What is Segmentation?

Segmentation method works almost similarly to paging. The only difference between the two is that segments are of variable-length, whereas, in the paging method, pages are always of fixed size.

A program segment includes the program's main function, data structures, utility functions, etc. The OS maintains a segment map table for all the processes. It also includes a list of free memory blocks along with its size, segment numbers, and its memory locations in the main memory or virtual memory.

What is Dynamic Loading?

Dynamic loading is a routine of a program which is not loaded until the program calls it. All routines should be contained on disk in a relocatable load format. The main program will be loaded into memory and will be executed. Dynamic loading also provides better memory space utilization.

What is Dynamic Linking?

Linking is a method that helps OS to collect and merge various modules of code and data into a single executable file. The file can be loaded into memory and executed. OS can link system-level libraries into a program that combines the libraries at load time. In Dynamic linking method, libraries are linked at execution time, so program code size can remain small.

Difference Between Static and Dynamic Loading

Static Loading Dynamic Loading
Static loading is used when you want to load your program statically. Then at the time of compilation, the entire program will be linked and compiled without need of any external module or program dependency. In a Dynamically loaded program, references will be provided and the loading will be done at the time of execution.
At loading time, the entire program is loaded into memory and starts its execution. Routines of the library are loaded into memory only when they are required in the program.

Difference Between Static and Dynamic Linking

Here, are main difference between Static vs.

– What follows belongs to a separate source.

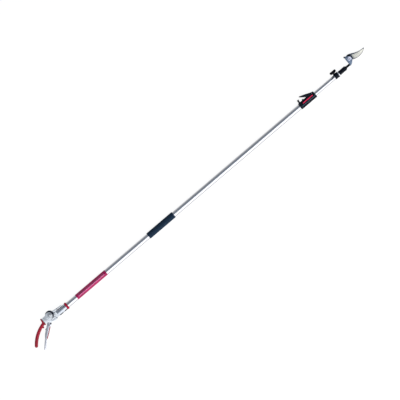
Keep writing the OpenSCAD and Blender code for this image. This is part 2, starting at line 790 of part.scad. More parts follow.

Dynamic Linking:

Static Linking Dynamic Linking
Static linking is used to combine all other modules, which are required by a program into a single executable code. This helps OS prevent any runtime dependency. When dynamic linking is used, it does not need to link the actual module or library with the program. Instead of it use a reference to the dynamic module provided at the time of compilation and linking.

Summary:

  • Memory management is the process of controlling and coordinating computer memory, assigning portions called blocks to various running programs to optimize the overall performance of the system.
  • It allows you to check how much memory needs to be allocated to processes that decide which processor should get memory at what time.
  • In Single Contiguous Allocation, all types of computer's memory except a small portion which is reserved for the OS is available for one application
  • Partitioned Allocation method divides primary memory into various memory partitions, which is mostly contiguous areas of memory
  • Paged Memory Management method divides the computer's main memory into fixed-size units known as page frames
  • Segmented memory is the only memory management method that does not provide the user's program with a linear and contiguous address space.
  • Swapping is a method in which the process should be swapped temporarily from the main memory to the backing store. It will be later brought back into the memory for continue execution.
  • Memory allocation is a process by which computer programs are assigned memory or space.
  • Paging is a storage mechanism that allows OS to retrieve processes from the secondary storage into the main memory in the form of pages.
  • Fragmentation refers to the condition of a disk in which files are divided into pieces scattered around the disk.
  • Segmentation method works almost similarly to paging. The only difference between the two is that segments are of variable-length, whereas, in the paging method, pages are always of fixed size.
  • Dynamic loading is a routine of a program which is not loaded until the program calls it.
  • Linking is a method that helps OS to collect and merge various modules of code and data into a single executable file.